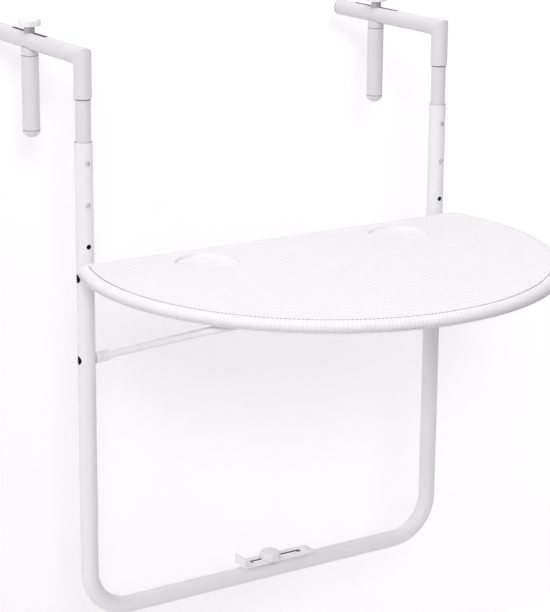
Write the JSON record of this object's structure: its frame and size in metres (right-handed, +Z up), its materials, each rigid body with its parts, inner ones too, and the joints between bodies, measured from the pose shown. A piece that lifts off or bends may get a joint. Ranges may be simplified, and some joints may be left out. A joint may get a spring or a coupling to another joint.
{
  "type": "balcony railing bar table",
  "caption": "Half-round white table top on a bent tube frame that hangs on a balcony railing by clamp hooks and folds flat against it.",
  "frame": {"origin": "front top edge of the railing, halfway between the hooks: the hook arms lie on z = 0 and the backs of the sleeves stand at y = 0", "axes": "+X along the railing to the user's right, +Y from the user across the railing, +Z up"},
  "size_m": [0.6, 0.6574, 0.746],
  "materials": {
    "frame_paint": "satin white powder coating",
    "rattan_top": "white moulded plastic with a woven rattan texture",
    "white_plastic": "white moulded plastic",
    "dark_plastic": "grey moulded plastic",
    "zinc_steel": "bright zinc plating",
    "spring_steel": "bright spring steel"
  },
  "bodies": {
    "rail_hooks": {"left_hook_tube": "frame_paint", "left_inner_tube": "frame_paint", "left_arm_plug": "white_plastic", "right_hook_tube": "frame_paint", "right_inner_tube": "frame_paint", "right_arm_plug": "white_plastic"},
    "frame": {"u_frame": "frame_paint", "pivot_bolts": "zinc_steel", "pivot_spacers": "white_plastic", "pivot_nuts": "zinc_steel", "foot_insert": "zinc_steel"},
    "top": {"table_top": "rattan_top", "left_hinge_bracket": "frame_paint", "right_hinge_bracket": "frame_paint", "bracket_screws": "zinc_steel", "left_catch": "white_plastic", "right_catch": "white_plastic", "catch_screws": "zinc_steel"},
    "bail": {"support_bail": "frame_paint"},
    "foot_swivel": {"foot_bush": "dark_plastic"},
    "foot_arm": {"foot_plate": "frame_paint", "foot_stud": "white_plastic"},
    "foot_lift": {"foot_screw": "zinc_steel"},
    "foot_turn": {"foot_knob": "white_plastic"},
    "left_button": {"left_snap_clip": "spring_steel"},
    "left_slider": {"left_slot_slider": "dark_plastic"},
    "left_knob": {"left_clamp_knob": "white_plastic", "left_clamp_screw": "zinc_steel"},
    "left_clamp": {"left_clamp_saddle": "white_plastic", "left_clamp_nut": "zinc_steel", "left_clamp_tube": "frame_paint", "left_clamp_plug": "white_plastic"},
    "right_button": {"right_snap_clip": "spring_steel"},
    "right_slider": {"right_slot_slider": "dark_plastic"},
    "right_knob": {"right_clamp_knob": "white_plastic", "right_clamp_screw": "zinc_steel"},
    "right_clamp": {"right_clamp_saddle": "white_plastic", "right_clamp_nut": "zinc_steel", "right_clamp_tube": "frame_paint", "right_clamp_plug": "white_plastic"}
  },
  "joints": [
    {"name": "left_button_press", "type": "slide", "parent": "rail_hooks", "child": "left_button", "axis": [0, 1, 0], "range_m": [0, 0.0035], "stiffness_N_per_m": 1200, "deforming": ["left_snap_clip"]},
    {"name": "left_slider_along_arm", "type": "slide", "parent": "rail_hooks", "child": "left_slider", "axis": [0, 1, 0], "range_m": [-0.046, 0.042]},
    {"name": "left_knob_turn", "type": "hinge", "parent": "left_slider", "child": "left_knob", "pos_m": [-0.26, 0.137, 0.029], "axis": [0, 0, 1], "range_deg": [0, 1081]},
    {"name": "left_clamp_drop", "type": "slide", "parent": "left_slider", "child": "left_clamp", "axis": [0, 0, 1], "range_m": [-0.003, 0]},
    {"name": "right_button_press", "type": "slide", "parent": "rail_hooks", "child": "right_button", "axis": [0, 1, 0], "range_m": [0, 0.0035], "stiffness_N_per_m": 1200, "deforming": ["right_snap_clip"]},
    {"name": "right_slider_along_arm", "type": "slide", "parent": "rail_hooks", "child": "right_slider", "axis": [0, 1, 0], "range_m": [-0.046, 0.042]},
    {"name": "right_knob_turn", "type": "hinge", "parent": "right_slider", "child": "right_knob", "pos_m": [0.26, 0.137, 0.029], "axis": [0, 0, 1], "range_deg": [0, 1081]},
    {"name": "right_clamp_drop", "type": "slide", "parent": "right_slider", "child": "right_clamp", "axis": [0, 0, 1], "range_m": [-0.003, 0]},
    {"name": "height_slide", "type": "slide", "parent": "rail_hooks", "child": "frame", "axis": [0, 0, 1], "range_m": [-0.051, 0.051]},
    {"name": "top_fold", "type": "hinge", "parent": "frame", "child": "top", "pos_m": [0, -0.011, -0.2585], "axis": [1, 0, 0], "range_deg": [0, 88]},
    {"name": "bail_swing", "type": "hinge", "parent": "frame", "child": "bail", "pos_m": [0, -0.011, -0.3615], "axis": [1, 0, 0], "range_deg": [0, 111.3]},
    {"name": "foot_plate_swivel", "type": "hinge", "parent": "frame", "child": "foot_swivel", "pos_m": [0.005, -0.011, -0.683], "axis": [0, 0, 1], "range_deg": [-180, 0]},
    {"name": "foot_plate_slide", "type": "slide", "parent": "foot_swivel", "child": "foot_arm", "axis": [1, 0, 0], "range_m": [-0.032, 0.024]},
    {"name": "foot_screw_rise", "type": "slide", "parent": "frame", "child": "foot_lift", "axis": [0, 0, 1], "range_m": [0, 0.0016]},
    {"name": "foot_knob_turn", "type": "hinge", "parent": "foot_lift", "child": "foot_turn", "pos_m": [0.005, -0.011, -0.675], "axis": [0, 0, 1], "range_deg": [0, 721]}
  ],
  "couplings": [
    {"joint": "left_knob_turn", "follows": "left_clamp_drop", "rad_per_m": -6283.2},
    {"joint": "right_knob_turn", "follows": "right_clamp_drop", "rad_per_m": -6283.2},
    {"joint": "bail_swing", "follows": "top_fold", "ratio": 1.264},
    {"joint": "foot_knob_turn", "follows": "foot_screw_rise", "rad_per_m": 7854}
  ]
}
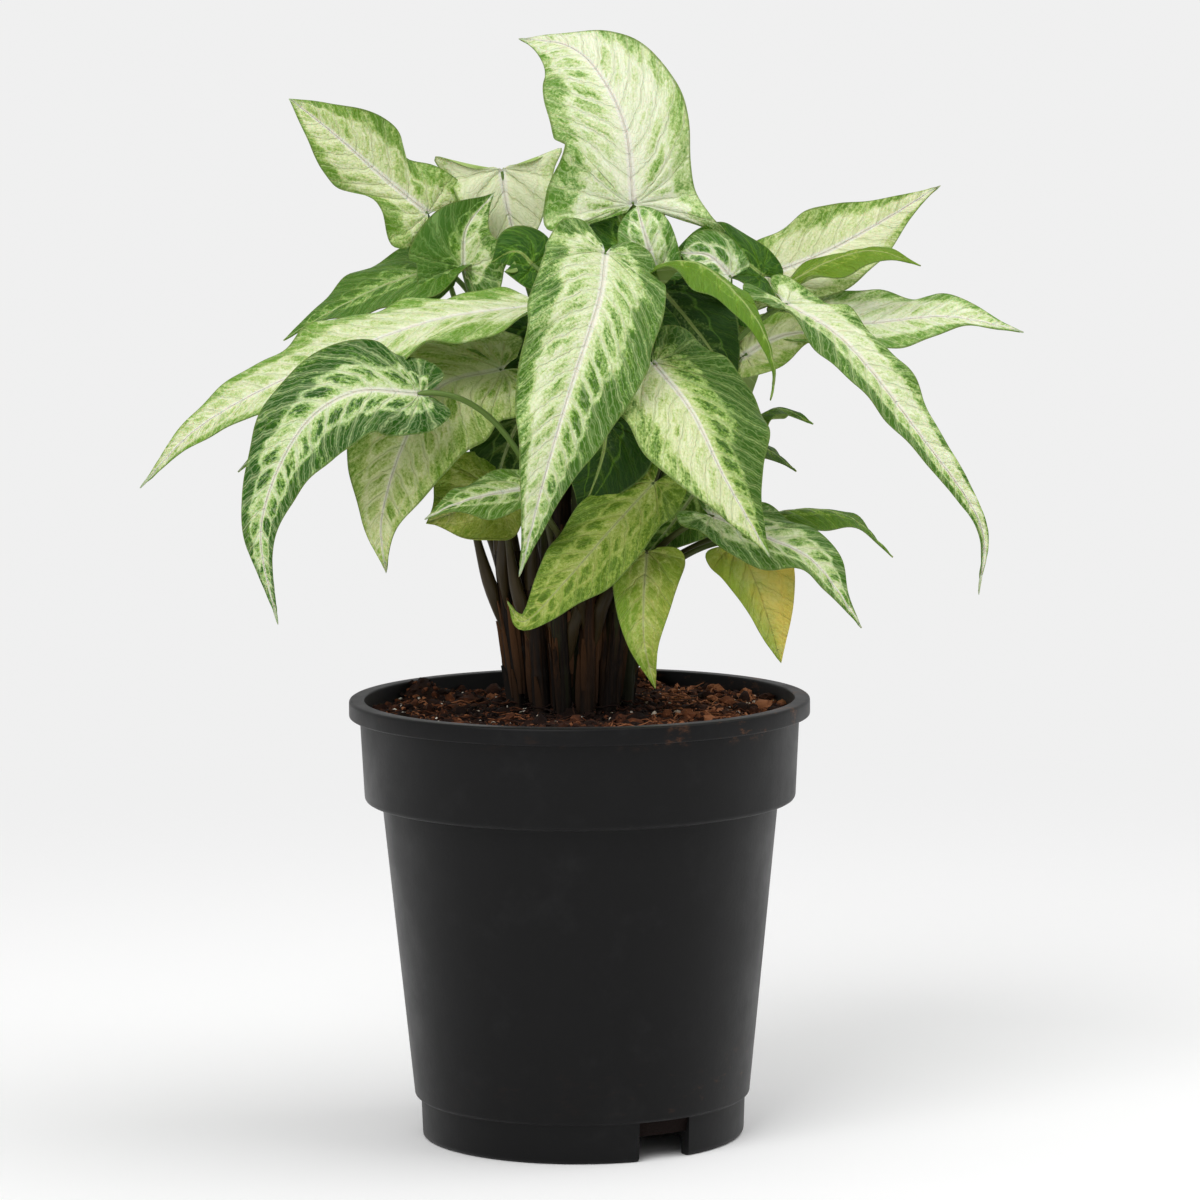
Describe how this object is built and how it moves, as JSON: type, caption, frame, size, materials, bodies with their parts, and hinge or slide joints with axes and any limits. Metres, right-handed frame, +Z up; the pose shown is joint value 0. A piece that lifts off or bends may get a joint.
________________________
**Stated goal**. From the records above, extract every line exactly as it stands.

**Completed task**.
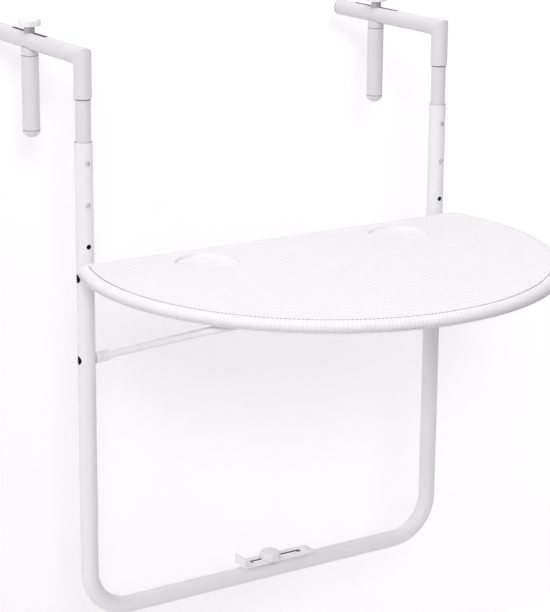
Write the JSON record of this object's structure: its frame and size in metres (right-handed, +Z up), its materials, each rigid body with its parts, inner ones too, and the joints between bodies, measured from the pose shown. A piece that lifts off or bends may get a joint. Ranges may be simplified, and some joints may be left out. A joint may get a spring or a coupling to another joint.
{
  "type": "balcony railing bar table",
  "caption": "Half-round white table top on a bent tube frame that hangs on a balcony railing by clamp hooks and folds flat against it.",
  "frame": {"origin": "front top edge of the railing, halfway between the hooks: the hook arms lie on z = 0 and the backs of the sleeves stand at y = 0", "axes": "+X along the railing to the user's right, +Y from the user across the railing, +Z up"},
  "size_m": [0.6, 0.6574, 0.746],
  "materials": {
    "frame_paint": "satin white powder coating",
    "rattan_top": "white moulded plastic with a woven rattan texture",
    "white_plastic": "white moulded plastic",
    "dark_plastic": "grey moulded plastic",
    "zinc_steel": "bright zinc plating",
    "spring_steel": "bright spring steel"
  },
  "bodies": {
    "rail_hooks": {"left_hook_tube": "frame_paint", "left_inner_tube": "frame_paint", "left_arm_plug": "white_plastic", "right_hook_tube": "frame_paint", "right_inner_tube": "frame_paint", "right_arm_plug": "white_plastic"},
    "frame": {"u_frame": "frame_paint", "pivot_bolts": "zinc_steel", "pivot_spacers": "white_plastic", "pivot_nuts": "zinc_steel", "foot_insert": "zinc_steel"},
    "top": {"table_top": "rattan_top", "left_hinge_bracket": "frame_paint", "right_hinge_bracket": "frame_paint", "bracket_screws": "zinc_steel", "left_catch": "white_plastic", "right_catch": "white_plastic", "catch_screws": "zinc_steel"},
    "bail": {"support_bail": "frame_paint"},
    "foot_swivel": {"foot_bush": "dark_plastic"},
    "foot_arm": {"foot_plate": "frame_paint", "foot_stud": "white_plastic"},
    "foot_lift": {"foot_screw": "zinc_steel"},
    "foot_turn": {"foot_knob": "white_plastic"},
    "left_button": {"left_snap_clip": "spring_steel"},
    "left_slider": {"left_slot_slider": "dark_plastic"},
    "left_knob": {"left_clamp_knob": "white_plastic", "left_clamp_screw": "zinc_steel"},
    "left_clamp": {"left_clamp_saddle": "white_plastic", "left_clamp_nut": "zinc_steel", "left_clamp_tube": "frame_paint", "left_clamp_plug": "white_plastic"},
    "right_button": {"right_snap_clip": "spring_steel"},
    "right_slider": {"right_slot_slider": "dark_plastic"},
    "right_knob": {"right_clamp_knob": "white_plastic", "right_clamp_screw": "zinc_steel"},
    "right_clamp": {"right_clamp_saddle": "white_plastic", "right_clamp_nut": "zinc_steel", "right_clamp_tube": "frame_paint", "right_clamp_plug": "white_plastic"}
  },
  "joints": [
    {"name": "left_button_press", "type": "slide", "parent": "rail_hooks", "child": "left_button", "axis": [0, 1, 0], "range_m": [0, 0.0035], "stiffness_N_per_m": 1200, "deforming": ["left_snap_clip"]},
    {"name": "left_slider_along_arm", "type": "slide", "parent": "rail_hooks", "child": "left_slider", "axis": [0, 1, 0], "range_m": [-0.046, 0.042]},
    {"name": "left_knob_turn", "type": "hinge", "parent": "left_slider", "child": "left_knob", "pos_m": [-0.26, 0.137, 0.029], "axis": [0, 0, 1], "range_deg": [0, 1081]},
    {"name": "left_clamp_drop", "type": "slide", "parent": "left_slider", "child": "left_clamp", "axis": [0, 0, 1], "range_m": [-0.003, 0]},
    {"name": "right_button_press", "type": "slide", "parent": "rail_hooks", "child": "right_button", "axis": [0, 1, 0], "range_m": [0, 0.0035], "stiffness_N_per_m": 1200, "deforming": ["right_snap_clip"]},
    {"name": "right_slider_along_arm", "type": "slide", "parent": "rail_hooks", "child": "right_slider", "axis": [0, 1, 0], "range_m": [-0.046, 0.042]},
    {"name": "right_knob_turn", "type": "hinge", "parent": "right_slider", "child": "right_knob", "pos_m": [0.26, 0.137, 0.029], "axis": [0, 0, 1], "range_deg": [0, 1081]},
    {"name": "right_clamp_drop", "type": "slide", "parent": "right_slider", "child": "right_clamp", "axis": [0, 0, 1], "range_m": [-0.003, 0]},
    {"name": "height_slide", "type": "slide", "parent": "rail_hooks", "child": "frame", "axis": [0, 0, 1], "range_m": [-0.051, 0.051]},
    {"name": "top_fold", "type": "hinge", "parent": "frame", "child": "top", "pos_m": [0, -0.011, -0.2585], "axis": [1, 0, 0], "range_deg": [0, 88]},
    {"name": "bail_swing", "type": "hinge", "parent": "frame", "child": "bail", "pos_m": [0, -0.011, -0.3615], "axis": [1, 0, 0], "range_deg": [0, 111.3]},
    {"name": "foot_plate_swivel", "type": "hinge", "parent": "frame", "child": "foot_swivel", "pos_m": [0.005, -0.011, -0.683], "axis": [0, 0, 1], "range_deg": [-180, 0]},
    {"name": "foot_plate_slide", "type": "slide", "parent": "foot_swivel", "child": "foot_arm", "axis": [1, 0, 0], "range_m": [-0.032, 0.024]},
    {"name": "foot_screw_rise", "type": "slide", "parent": "frame", "child": "foot_lift", "axis": [0, 0, 1], "range_m": [0, 0.0016]},
    {"name": "foot_knob_turn", "type": "hinge", "parent": "foot_lift", "child": "foot_turn", "pos_m": [0.005, -0.011, -0.675], "axis": [0, 0, 1], "range_deg": [0, 721]}
  ],
  "couplings": [
    {"joint": "left_knob_turn", "follows": "left_clamp_drop", "rad_per_m": -6283.2},
    {"joint": "right_knob_turn", "follows": "right_clamp_drop", "rad_per_m": -6283.2},
    {"joint": "bail_swing", "follows": "top_fold", "ratio": 1.264},
    {"joint": "foot_knob_turn", "follows": "foot_screw_rise", "rad_per_m": 7854}
  ]
}
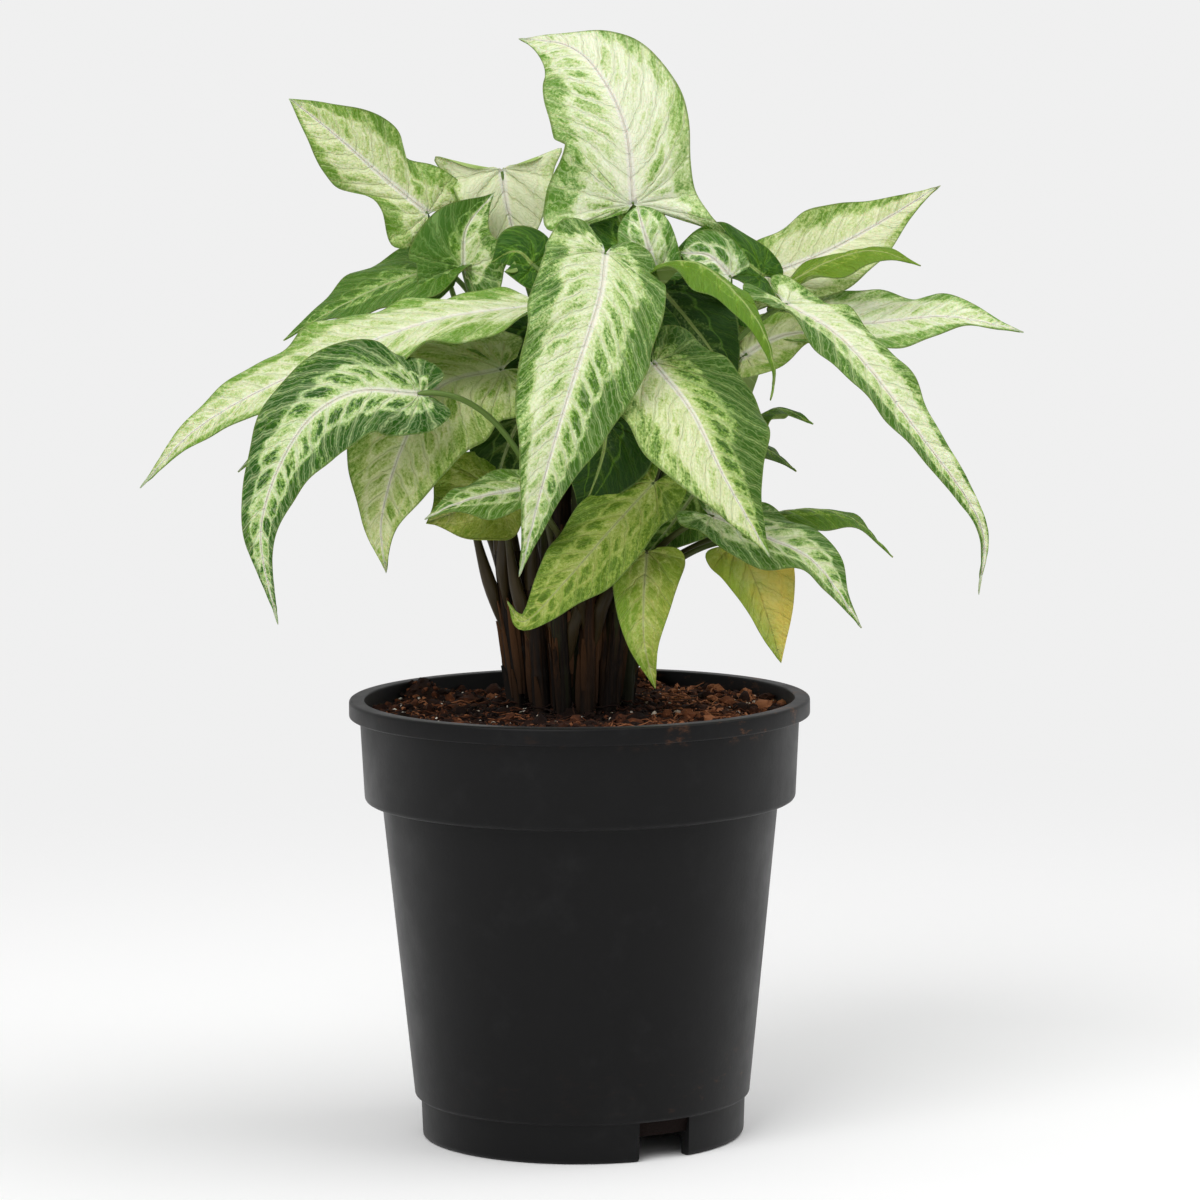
Describe how this object is built and how it moves, as JSON: type, caption, frame, size, materials, bodies with their parts, and hinge or slide joints with axes and any limits. Metres, right-handed frame, +Z up; the pose shown is joint value 0. A piece that lifts off or bends may get a joint.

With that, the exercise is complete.